◆ Aim of the task ◆
Repeat only the lines from the one containing "Recreate this object" through the one containing "import Sketcher", exactly as written, both ends included.

◆ Input for this task ◆
******
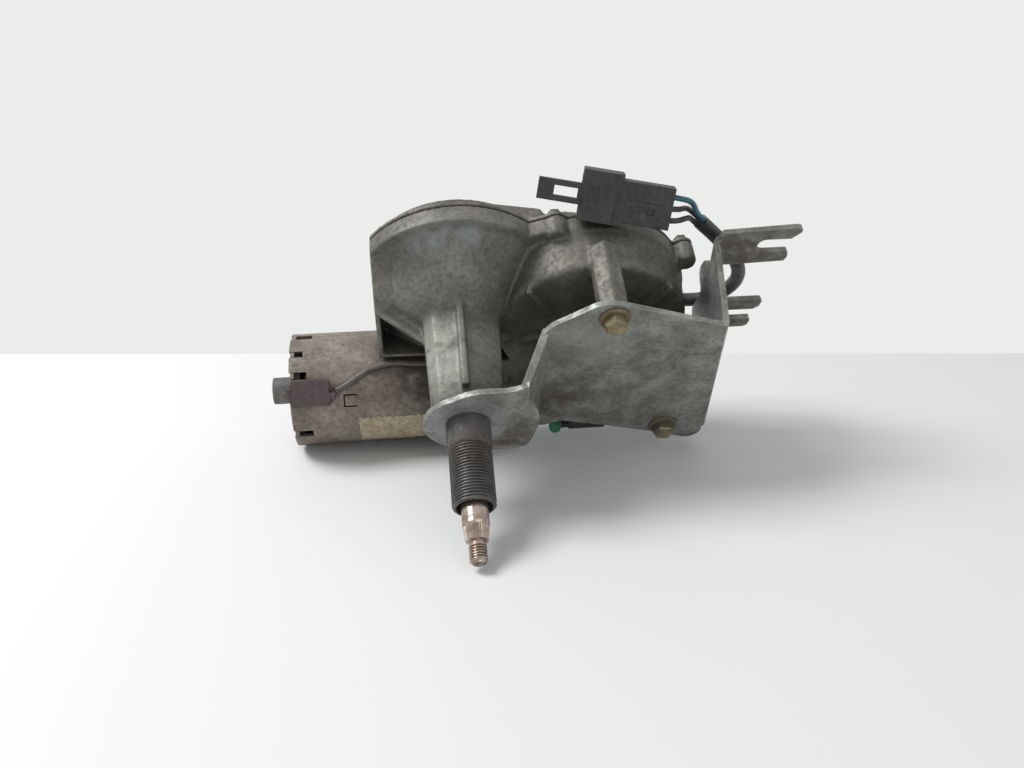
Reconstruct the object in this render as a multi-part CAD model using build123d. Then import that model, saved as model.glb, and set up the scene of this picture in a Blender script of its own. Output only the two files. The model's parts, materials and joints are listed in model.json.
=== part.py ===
"""Rear wiper motor: reversing gear motor with a steel bracket, threaded spindle sleeve and wiring tail.

All pieces are drawn in the machine frame: u runs along the motor shaft, v up across the bracket, w out
along the wiper spindle.  The origin is where the spindle axis crosses the outer face of the bracket's ear.
bench() then leans the whole motor back by LEAN, the way it lies on a flat bench.
"""
import os
from math import atan2, cos, degrees, hypot, pi, radians, sin, sqrt, tan

from build123d import *

os.makedirs("parts", exist_ok=True)

# ---- driving dimensions, mm -------------------------------------------------------------------------
LEAN = 35.0                                   # backward lean of the motor as it rests
RUN_FIT = 0.05                                # radial clearance of a running fit
GAP = 0.3                                     # ordinary clearance between moving pieces

SHEET = 2.6                                   # bracket sheet
STEP = 29.0                                   # joggle between the ear and the mounting plate
FORK_W = -77.0                                # outer face of the two fork tabs
BOLT_A, BOLT_B = (68.0, 36.4), (105.2, -57.3)
BOLT_R, BOLT_AF, BOLT_FLANGE_R = 3.0, 10.0, 7.3

SLEEVE_R, SLEEVE_END = 9.9, 42.8              # M20 x 1.5 sleeve thread
COLLAR_R, COLLAR_END = 10.35, 13.5            # plain collar at its root
SLEEVE_PRESS_R, SLEEVE_SEAT = 9.9, -16.0      # spigot pressed into the casting
SPINDLE_R, SPINDLE_TIP = 6.0, 69.0
THREAD_R = 4.0                                # M8 spindle thread
CLIP_W, CLIP_T = 37.6, 1.0                    # spindle circlip in the sleeve's mouth
WASHER_T, SEAL_T, BUSH_L = 1.0, 1.9, 10.0

RIM_FRONT, RIM_BACK = -79.0, -88.0            # flange band of the casting
GASKET = 0.6
COVER_T, COVER_TOP = 2.4, -100.0
WALL = 3.0

MOTOR_V, MOTOR_W = -62.0, -67.0               # motor and worm axis
CAN_R, CAN_T, CAN_L, CAN_RT = 30.0, 1.6, -88.0, -12.0
SHAFT_R = 4.0
MAGNET_T, AIR_GAP = 6.0, 0.8
CORE_R = CAN_R - CAN_T - MAGNET_T - AIR_GAP   # armature core runs inside the magnets

PAN_R = 51.5                                  # spindle lobe, round the spindle
LOBE_C, LOBE_R, LOBE_FACE = (66.3, -8.5), 50.0, -58.0
LOBE_BEVEL = 3.5                              # depth of the bevel round the lobe's front face
LEFT_CUT, CUT_END = -41.5, -3.0
LOW_CUT = MOTOR_V + CAN_R + 1.5               # the pan's lower edge clears the can

MODULE_W, WHEEL_Z, WORM_R = 1.5, 54, 7.0      # worm drive
WHEEL_R = MODULE_W * WHEEL_Z / 2
WHEEL_C = (66.3, MOTOR_V + WORM_R + WHEEL_R)
WHEEL_W0, WHEEL_W1 = -70.5, -63.5
ARBOR_R, ARBOR_END, BOSS_FACE = 4.0, -50.5, -53.0
HUB_TOP, PIN_SEAT = -82.0, -75.5                # crank hub above the wheel, seat of its pin
WORM_PITCH = pi * MODULE_W

MODULE_S, PINION_Z, SECTOR_Z = 1.25, 14, 26   # output gear pair
PINION_R, SECTOR_R = MODULE_S * PINION_Z / 2, MODULE_S * SECTOR_Z / 2
SECTOR_C = (0.0, PINION_R + SECTOR_R)
SECTOR_W0, SECTOR_W1 = -88.6, -84.6
ARM_R, ARM_DEG = 12.0, 45.0
ARM_PIN = (ARM_R * cos(radians(ARM_DEG)), SECTOR_C[1] + ARM_R * sin(radians(ARM_DEG)))
ROD_W0, ROD_W1 = -92.4, -89.4
CRANK_R = 5.9
OPEN_PIVOT_GAP = 0.35                         # crank pin stops this far below the rod

LOOM_R, WIRE_R, LEAD_R = 3.75, 1.35, 1.4


# ---- shape helpers ----------------------------------------------------------------------------------
LOW = (Align.CENTER, Align.CENTER, Align.MIN)


def rod_w(at, r, w0, w1):
    return Pos(at[0], at[1], w0) * Cylinder(r, w1 - w0, align=LOW)


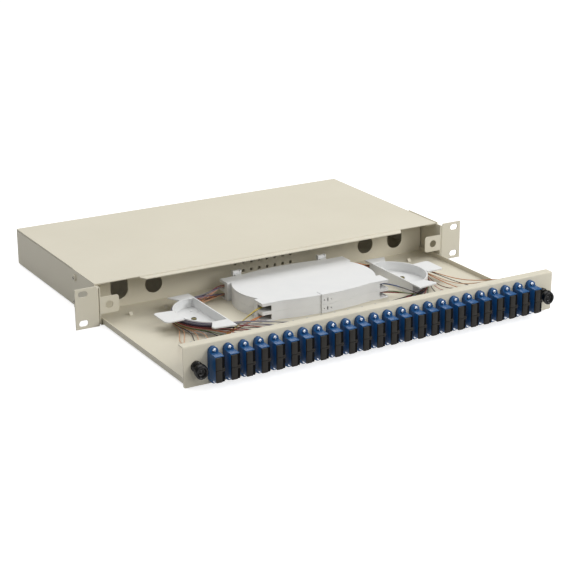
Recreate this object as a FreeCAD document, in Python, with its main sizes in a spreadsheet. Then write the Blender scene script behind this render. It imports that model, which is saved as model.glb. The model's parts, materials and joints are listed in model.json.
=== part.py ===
"""Fibre splice box for a 19 inch rack: a sliding drawer with splice cassettes and a row of adapters.

Millimetres. The origin is the centre of the four ear slots, on the front plane of the rack ears.
+X runs along the width, the front faces -Y and +Z is up. The drawer is drawn pulled out.
"""
import FreeCAD, Part
import math
import os
import Sketcher

Vector = FreeCAD.Vector
LEFT, RIGHT = -1, 1
SIDES = {"left": LEFT, "right": RIGHT}

# Driving dimensions, each written once
DRIVING = {
    # housing
    "housing_width": 428.4, "housing_height": 42.4, "housing_depth": 237.0, "housing_sheet": 1.0,
    "top_flange": 12.0, "cover_setback": 9.6, "lip_reach": 8.0, "lip_drop": 1.1, "lip_joggle": 0.7,
    "lip_width": 328.0, "lip_chamfer": 4.0, "fold_radius": 1.6,
    "tab_width": 20.8, "tab_height": 18.4, "tab_hole_radius": 4.2, "tab_corner": 3.0,
    # rack ears
    "ear_span": 482.6, "ear_height": 43.8, "bracket_sheet": 1.5, "bracket_depth": 67.0, "bracket_bend": 2.5,
    "slot_spacing_across": 465.1, "slot_spacing_up": 31.75, "slot_length": 10.3, "slot_width": 6.8,
    "bracket_screw_setback": 61.0, "bracket_screw_spacing": 26.6, "bracket_notch_gap": 0.4,
    # drawer
    "drawer_out": 197.7, "panel_close_gap": 0.3, "drawer_sheet": 1.0, "drawer_depth": 238.0,
    "drawer_under_gap": 0.1, "flange_under_gap": 0.15, "drawer_side_gap": 1.6, "tray_flange": 6.0, "flange_relief": 3.0,
    "panel_width": 433.2, "panel_flange": 10.0, "panel_corner": 2.0, "wall_top_gap": 0.8,
    "gland_radius": 10.25, "gland_place": 134.8, "gland_level": -0.6,
    "notch_width": 20.0, "notch_place": 175.2, "notch_level": -1.0,
    "perforation_radius": 1.8, "perforation_pitch": 10.0, "perforation_rows": 9.6, "perforation_level": 0.3,
    "lance_width": 4.0, "lance_length": 13.0, "lance_rise": 3.0, "lance_outer": 176.0, "lance_inner": 135.0,
    "lance_rear_gap": 18.0,
    # adapter row
    "adapter_pitch": 16.21, "adapter_level": -1.0, "flange_width": 11.6, "flange_height": 36.8,
    "flange_sheet": 2.0, "adapter_hole_spacing": 30.8, "adapter_hole_radius": 1.2,
    "adapter_width": 9.4, "adapter_height": 26.4, "adapter_front": 16.0, "adapter_rear": 14.0,
    "port_width": 7.6, "port_height": 9.2, "port_pitch": 12.7, "cutout_gap": 0.3, "adapter_step": 1.4,
    "cap_height": 14.0, "cap_thickness": 5.0, "cap_gap": 0.3, "cap_plug_depth": 8.0, "cap_seat_gap": 0.2,
    "cap_edge": 0.5, "cap_recess_width": 4.3, "cap_recess_depth": 1.6, "cap_bridge": 1.5,
    "plug_body": 22.0, "plug_boot": 15.0, "plug_boot_root": 5.8, "plug_boot_tip": 2.4, "plug_fit": 0.15,
    "cap_stem_gap": 0.6,
    # drawer fasteners
    "fastener_place": 203.5, "grommet_collar": 4.75, "grommet_thickness": 4.5, "grommet_neck": 3.0,
    "grommet_barrel": 7.0, "grommet_bore": 1.8, "grommet_slit": 1.0, "plunger_stroke": 3.2,
    "plunger_head": 6.8, "plunger_head_length": 5.6, "plunger_neck": 2.4, "plunger_pin": 1.6,
    "plunger_cup": 4.4, "plunger_cup_depth": 3.0,
    # fibre guides
    "guide_level": 14.1, "guide_sheet": 1.5, "guide_floor": 2.1, "guide_radius": 43.5,
    "guide_centre": 108.0, "guide_middle": -51.5, "guide_chord": 111.3, "guide_length": 113.0,
    "guide_tab": 19.5, "guide_screw_place": 129.5, "guide_screw_middle": -47.0, "guide_boss": 4.5,
    "guide_tab_corner": 4.0, "guide_slot_length": 3.2, "guide_slot_width": 1.0,
    "guide_slot_first": -24.5, "guide_slot_second": -28.9, "guide_slot_outer": 121.4, "guide_slot_inner": 115.8,
    # splice cassettes
    "cassette_middle_across": 9.0, "cassette_middle_along": -36.5, "cassette_length": 162.0,
    "cassette_bow": 107.0, "cassette_wing_length": 155.6, "cassette_wing_width": 95.0,
    "wing_inset": 5.0, "wing_depth": 17.5, "wing_run": 24.0, "cassette_pitch": 9.6, "cassette_wall": 1.4,
    "cassette_floor": 1.2, "lid_sheet": 1.2, "entry_height": 5.8, "entry_run": 11.0,
    "hub_radius": 20.0, "hub_place": 47.0, "hub_height": 6.0, "stack_gap": 0.1,
    "latch_place": 6.0, "latch_width": 14.5, "latch_proud": 1.2, "latch_lap": 9.0,
    "latch_slot_pitch": 4.2, "latch_slot_width": 1.4, "latch_slot_short": 1.3, "latch_slot_tall": 4.2,
    "hinge_place": 54.0, "hinge_reach": 7.0, "hinge_rise": 2.65, "hinge_pin": 1.0, "hinge_barrel": 2.4,
    "hinge_width": 7.0, "hinge_cheek": 1.5, "hinge_clearance": 0.15,
    "comb_length": 34.0, "comb_pitch": 4.2, "comb_rib": 0.8, "comb_height": 5.6, "comb_base": 0.8,
    "sleeve_radius": 1.3, "sleeve_length": 45.0,
    # fasteners and fibre
    "screw_shank": 2.0, "screw_head": 3.9, "screw_head_height": 2.2, "small_shank": 1.45,
    "small_head": 2.9, "small_head_height": 2.0, "tiny_shank": 1.1, "tiny_head": 2.1,
    "tiny_head_height": 1.4, "screw_clearance": 0.1,
    "bundle_radius": 1.9, "bundle_entry": 6.0, "bundle_gap": 0.3, "bundle_wrap_gap": 3.1,
    "fibre_radius": 0.45, "fibre_spread": 1.15, "fibre_step": 0.95, "fan_place": 149.0, "fan_middle": -83.5,
    "fan_knee": 5.0,
}
ADAPTER_COUNT = 24
PERFORATION_COLUMNS = 8
COMB_SLOTS = 6
FASTENER_SIDES = 8
FIBRE_SIDES = 6
BUNDLE_SIDES = 8


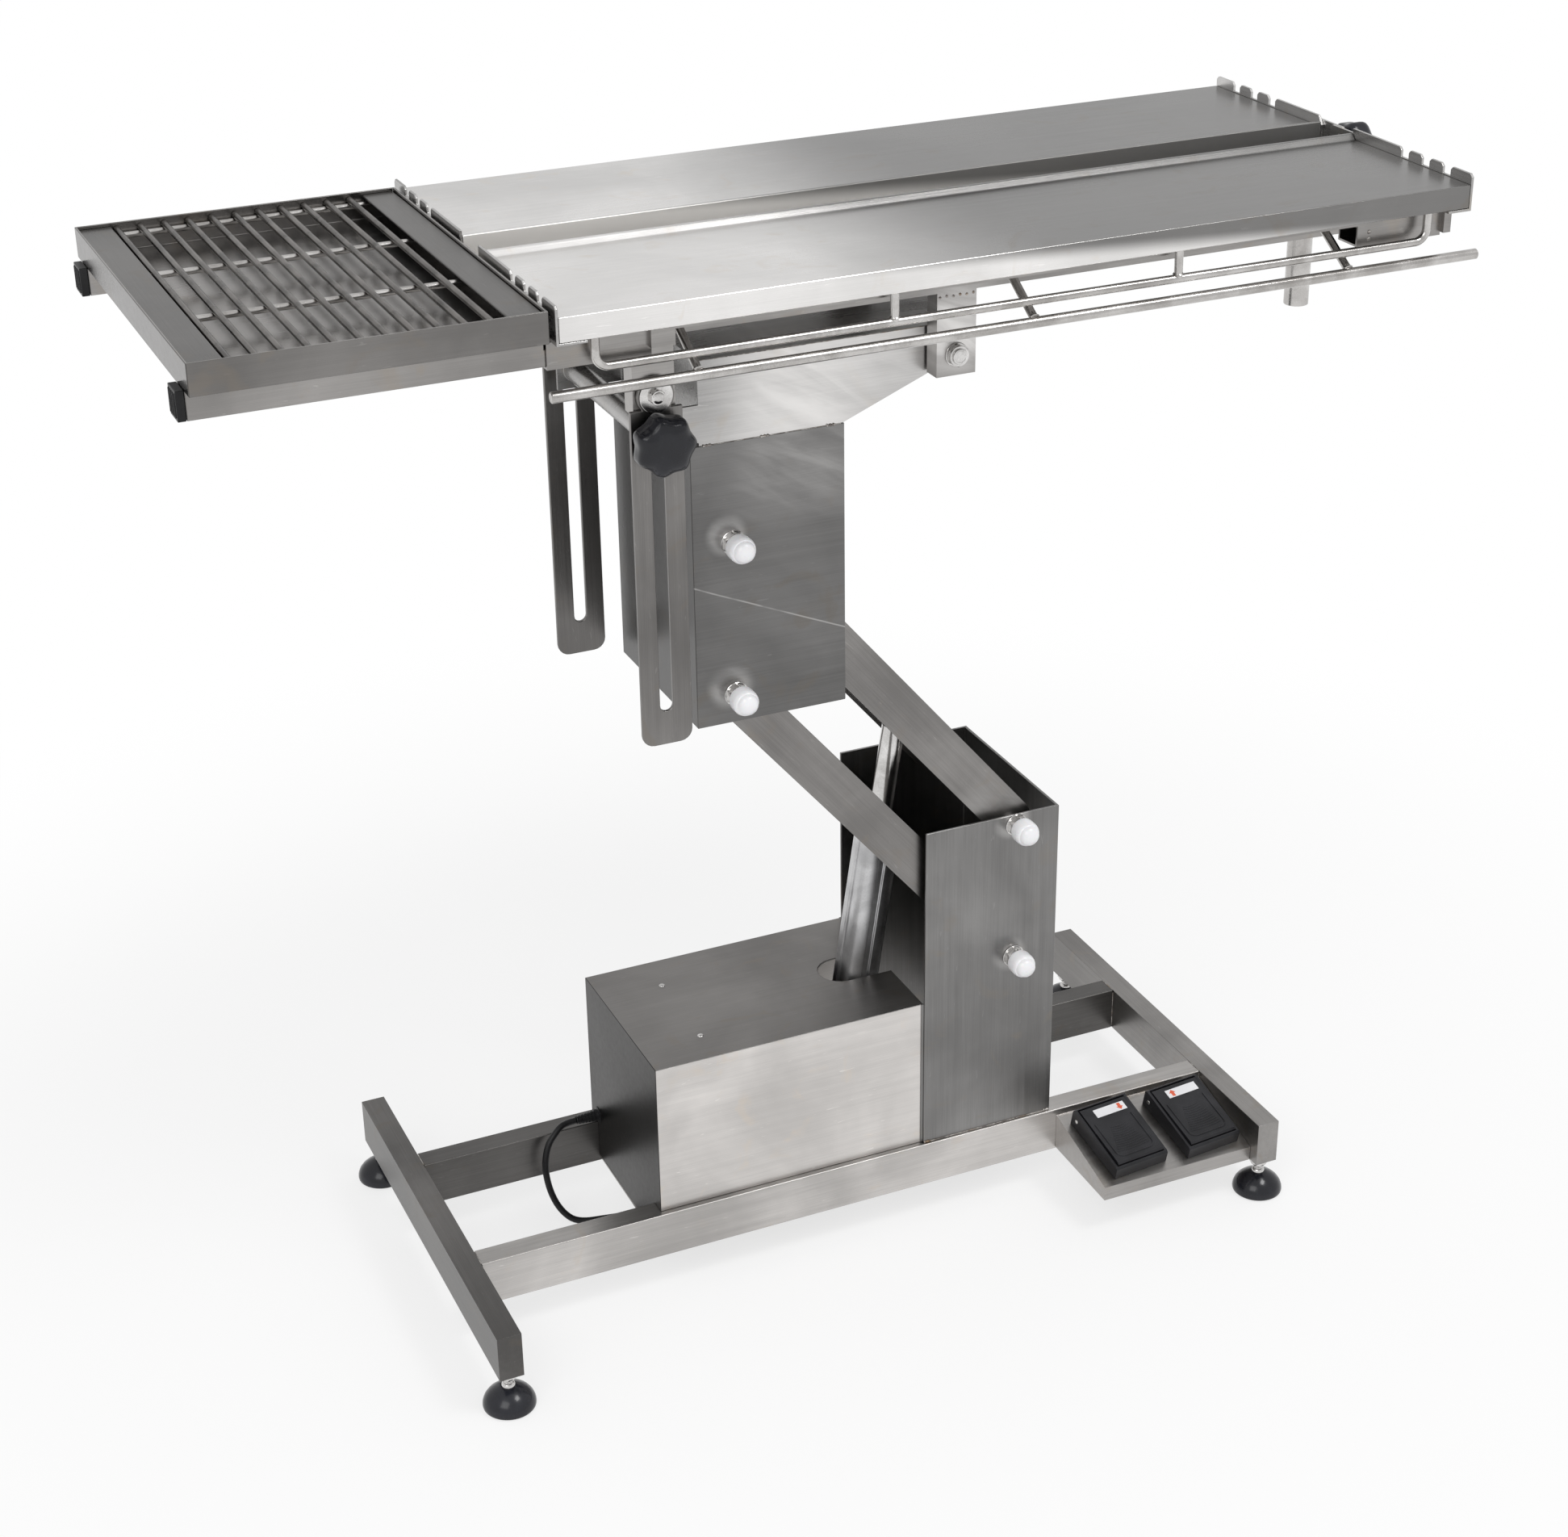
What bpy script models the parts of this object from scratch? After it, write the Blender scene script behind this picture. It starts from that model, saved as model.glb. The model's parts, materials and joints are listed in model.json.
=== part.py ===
"""Veterinary examination table with a V-top, a tilting frame and a motor lift.

Metres, +Z up. X runs along the table, from the extension tray to the head end,
and Y points away from the side with the star knob. The origin is on the floor,
under the middle of the table's bounding box.
"""
from math import atan2, cos, hypot, pi, radians, sin, sqrt

import bpy
import bmesh
import numpy as np
from mathutils import Matrix, Vector
from mathutils.geometry import tessellate_polygon

MM = 0.001
GAP = 0.3 * MM              # between pieces that touch
FRONT = -1                  # sign of Y on the knob side
BACK = 1
SIDES = (("front", FRONT), ("back", BACK))

# Base frame
BASE_L = 880 * MM
BASE_W = 455 * MM
TUBE_W = 25 * MM
TUBE_H = 50 * MM
TUBE_WALL = 2 * MM
RAIL_SPREAD = 214 * MM      # over the outer faces of the two long rails
FOOT_INSET = 14.5 * MM      # foot axis from the cross tube's end

# Levelling feet
FOOT_H = 42 * MM            # floor to the underside of the tubes
FOOT_R = 26.5 * MM
FOOT_RIM = 6 * MM
FOOT_DOME = 24 * MM
STUD_R = 5 * MM
STUD_UP = 30 * MM
LOCKNUT_R = 10 * MM
LOCKNUT_H = 7.5 * MM

# Lower column, a channel that is open towards the tray end
COLUMN_X = 518 * MM         # from the base's left end
COLUMN_D = 151 * MM
COLUMN_W = 206 * MM
COLUMN_H = 369 * MM
COLUMN_WALL = 3 * MM
LOWER_PIVOT_IN = 102 * MM   # pivot line behind the column's open edge
LOWER_PIVOT_UP = 204 * MM   # lower pivot above the rails
PIVOT_PITCH = 154 * MM      # between the two pivots of each column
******
◆ Written response ◆
Recreate this object as a FreeCAD document, in Python, with its main sizes in a spreadsheet. Then write the Blender scene script behind this render. It imports that model, which is saved as model.glb. The model's parts, materials and joints are listed in model.json.
=== part.py ===
"""Fibre splice box for a 19 inch rack: a sliding drawer with splice cassettes and a row of adapters.

Millimetres. The origin is the centre of the four ear slots, on the front plane of the rack ears.
+X runs along the width, the front faces -Y and +Z is up. The drawer is drawn pulled out.
"""
import FreeCAD, Part
import math
import os
import Sketcher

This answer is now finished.